Necesitamos el amor de Dios

Es una realidad que todos tenemos nuestras cruces. Pero también es cierto que, en ese camino, nos encontramos con la misericordia de Dios. Decía San Pablo: “Cuando soy débil, soy fuerte” (2 Co 12,10), porque no confiamos en nuestras propias fuerzas, sino en la gracia de Dios. Confiamos en Él. No hacerlo sería tirar la toalla, rechazar cualquier ayuda por creernos poca cosa e incapaces de luchar. No hacerlo es rechazar la belleza del amor humano, es ser águilas encerradas en un corral, es mirar la cumbre desde el valle, en vez de disfrutar las vistas que ofrece la cima.

Cuando en el matrimonio o en el noviazgo lo hacemos mal, esto es, cuando dejamos de mirar al otro para mirarnos a nosotros mismos, no pasa nada por pedir perdón, por reconocernos débiles y pedir ayuda a través de los sacramentos —Eucaristía y Perdón—. Necesitamos, aunque tantas veces no seamos conscientes de ello, dejarnos querer por Dios, quien nos renueva el corazón. Necesitamos también la oración diaria con Él, porque es lo que nos hace ver dónde estamos y por dónde tenemos que ir.

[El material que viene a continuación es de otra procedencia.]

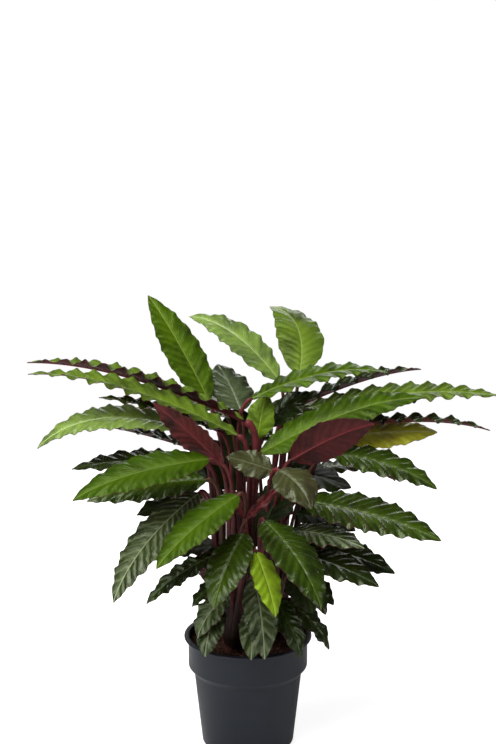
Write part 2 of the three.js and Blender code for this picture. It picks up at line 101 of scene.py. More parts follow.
# name, crown, blade base [x, y, z], heading, rise, droop, swing, roll, twist, fold, length, width, tone.
# Heading 0 points along +X and 90 along +Y. Angles are in degrees. Droop, swing and twist build up along
# the blade, roll raises its right side, and fold raises both its halves.
LEAVES = [
    ["top_left", "back", [-51, 35, 459], 142.5, 56, 12, 0, 22, 0, 14, 166, 56, "bright"],
    ["top_middle", "back", [40, 58, 482], 157, 51, 53, 0, 24, 0, 14, 155, 53, "bright"],
    ["top_right", "right", [68, 60, 489], 74, 49, 54, 62, 0, 0, 10, 155, 64, "bright"],
    ["top_inner", "back", [-10, 40, 445], 114, 42, 25, 0, 0, 0, 8, 90, 60, "deep"],
    ["right_arch", "back", [4, 4, 469], 12, 24, 41, 0, -12, 0, 14, 188, 50, "bright"],
    ["right_back_high", "right", [67, 58, 447], 10, 23, 22, 0, 4, 0, 32, 174, 46, "deep"],
    ["right_far_high", "right", [72, 24, 452], -2, 12.8, 23, 0, -14, 0, 14, 260, 53, "green"],
    ["right_lance", "front_right", [16, -24, 404], 4, 30, 30, 0, -32, 8, 12, 225, 60, "bright"],
    ["right_far_thin", "right", [124, 0, 433], 0, 8.5, 26, 0, 0, 0, 32, 190, 34, "deep"],
    ["right_olive", "right", [110, 16, 415], 0, 8.5, 15, 0, -28, 0, 8, 137, 58, "olive"],
    ["right_turned", "front_right", [54, -70, 408], -10, 34, 20, 0, 66, 0, 12, 115, 58, "green"],
    ["right_mid_high", "front_right", [104, -24, 405], -16, -1.5, 35, 0, -18, 0, 12, 146, 58, "green"],
    ["right_mid", "front_right", [67, -44, 347], -18, -2, 23, 0, -18, 0, 12, 186, 75, "green"],
    ["right_low_front", "front_right", [47, -51, 310], -30, 8, 28, 0, -8, 0, 10, 113, 60, "green"],
    ["right_low_back", "right", [63, 0, 277], -14, -4, 25, 0, -22, 0, 10, 136, 58, "deep"],
    ["right_low", "front_right", [54, -52, 284], -22, -6, 25, 0, -18, 0, 10, 124, 56, "deep"],
    ["front_big", "front_right", [20, -84, 334], -54, -18, 45, 0, 0, 0, 12, 145, 66, "green"],
    ["front_inner_right", "right", [52, -14, 258], -44, -26, 40, 0, 0, 0, 12, 90, 50, "deep"],
    ["front_lime", "front_left", [10, -106, 300], -60, -44, 30, 0, 0, 0, 12, 85, 38, "lime"],
    ["front_left", "front_left", [-4, -84, 318], -120, -30, 40, 0, 0, 0, 12, 110, 58, "green"],
    ["front_low", "front_left", [8, -73, 257], -74, -48, 42, 0, 0, 0, 14, 107, 46, "green"],
    ["front_low_right", "front_right", [30, -51, 223], -46, -37, 42, 0, 0, 0, 14, 90, 44, "deep"],
    ["rim_right", "right", [47, -20, 206], -18, -28, 45, 0, -10, 0, 14, 90, 41, "deep"],
    ["rim_left_back", "left", [-33, -22, 231], -172, -24, 40, 0, 10, 0, 14, 53, 38, "deep"],
    ["rim_left", "front_left", [-25, -56, 228], -150, -32, 46, 0, 14, 0, 14, 71, 42, "green"],
    ["rim_front_left", "front_left", [-38, -47, 208], -114, -35, 50, 0, 0, 0, 14, 71, 40, "green"],
    ["rim_front", "front_left", [12, -50, 210], -100, -36, 40, 0, 0, 0, 14, 75, 40, "deep"],
    ["left_far_high", "front_left", [-2, -6, 440], 176, 25.2, 27, 0, -8, 0, 38, 295, 50, "bright"],
    ["left_far", "front_left", [-12, -32, 429], 180, 29.2, 32, 0, 18, -14, 24, 280, 50, "bright"],
    ["left_arch", "front_left", [-38, -24, 434], -174, 25, 20, 0, 6, 0, 20, 158, 40, "green"],
    ["left_broad", "left", [-74, -18, 435], -174, 20, 68, 0, 22, 0, 14, 206, 53, "bright"],
    ["left_thin", "left", [-62, 4, 400], 176, 18, 15, 0, 0, 0, 30, 160, 36, "deep"],
    ["left_turned", "front_left", [-31, -84, 406], 178, 46, 10, 0, -50, 0, 8, 115, 56, "green"],
    ["left_mid_back", "left", [-56, -19, 388], -178, 8, 25, 0, 16, 0, 14, 171, 52, "deep"],
    ["left_mid", "front_left", [-47, -88, 414], -167, -3, 28, 0, 24, 0, 12, 177, 62, "bright"],
    ["left_mid_low", "left", [-52, -40, 374], -172, 0, 22, 0, 28, 0, 12, 155, 56, "deep"],
    ["left_low", "left", [-62, -38, 356], -146.5, -27, 44, 0, 14, 0, 10, 180, 62, "green"],
    ["left_front", "front_left", [-12, -94, 370], -146, -22, 25, 0, 12, 0, 12, 140, 58, "bright"],
    ["left_low_thin", "left", [-42, -16, 266], -174, -24, 30, 0, 28, 0, 12, 113, 33, "deep"],
    ["young_left", "front_right", [32, -64, 392], -176, 22, 10, 0, 50, 0, 10, 62, 38, "olive"],
    ["young_front", "front_right", [38, -80, 398], -48, -10, 60, 0, -15, 0, 8, 72, 56, "olive"],
    ["young_lime", "back", [12, 2, 416], 62, 70, 10, 0, 0, 0, 14, 62, 42, "lime"],
    ["inner_back", "right", [26, 26, 430], 4, 44, 20, 0, -30, 0, 10, 70, 50, "deep"],
    ["back_left_high", "back", [-52, 72, 352], 138, 4, 45, 0, 0, 0, 14, 190, 60, "green"],
    ["back_high", "back", [8, 92, 384], 92, 8, 50, 0, 0, 0, 14, 180, 60, "green"],
    ["back_right_high", "right", [72, 66, 350], 40, 4, 45, 0, 0, 0, 14, 190, 60, "green"],
    ["back_left_mid", "back", [-26, 88, 310], 112, -6, 42, 0, 0, 0, 14, 165, 60, "deep"],
    ["back_right_mid", "right", [46, 84, 306], 68, -6, 42, 0, 0, 0, 14, 165, 60, "deep"],
    ["back_left_low", "left", [-60, 52, 268], 148, -10, 42, 0, 0, 0, 14, 140, 54, "deep"],
    ["back_right_low", "right", [74, 46, 262], 28, -10, 42, 0, 0, 0, 14, 140, 54, "deep"],
    ["back_left_top", "back", [-28, 84, 424], 118, 16, 55, 0, 0, 0, 14, 185, 54, "green"],
    ["back_right_top", "right", [43, 84, 414], 62, 16, 55, 0, 0, 0, 14, 185, 54, "green"],
    ["back_low", "back", [2, 84, 236], 92, -22, 42, 0, 0, 0, 14, 125, 54, "deep"],
]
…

También en esa montaña encontraremos muchas flores, fruto de ese sentirnos pequeños y necesitados: la paciencia, la dulzura, la comprensión, la generosidad… Y aprenderemos a arrancar las malas hierbas llamadas pereza, vanidad, egoísmo, desorden, sensualidad…

La subida no es fácil, pero tenemos todos los días para entrenar. “La conversión implica una lucha gozosa, deportiva, optimista: es libertad que se compromete, amor en acción. Está hecha de pequeñas resoluciones cotidianas, de victorias y derrotas, de comienzos y recomienzos”, decía Stephan Seminck, en su libro Si tú me dices “ven”.

* * *


Cuanto más arriba estemos, más conscientes seremos de la grandeza que vivimos. Entonces, no querremos bajar y, si nos caemos, nos levantaremos y volveremos a subir las veces que hagan falta. Y nos ayudaremos mutuamente, porque si mi cónyuge sube, eso me ayuda a subir, y al revés. Recordemos que no es tanto buscar la perfección en el orden de las cosas, sino tener nuestras cosas, nuestra realidad, en el orden del amor. Así reconocemos la belleza, que antes nos parecía inalcanzable, como algo que realmente nos pertenece y nos identifica.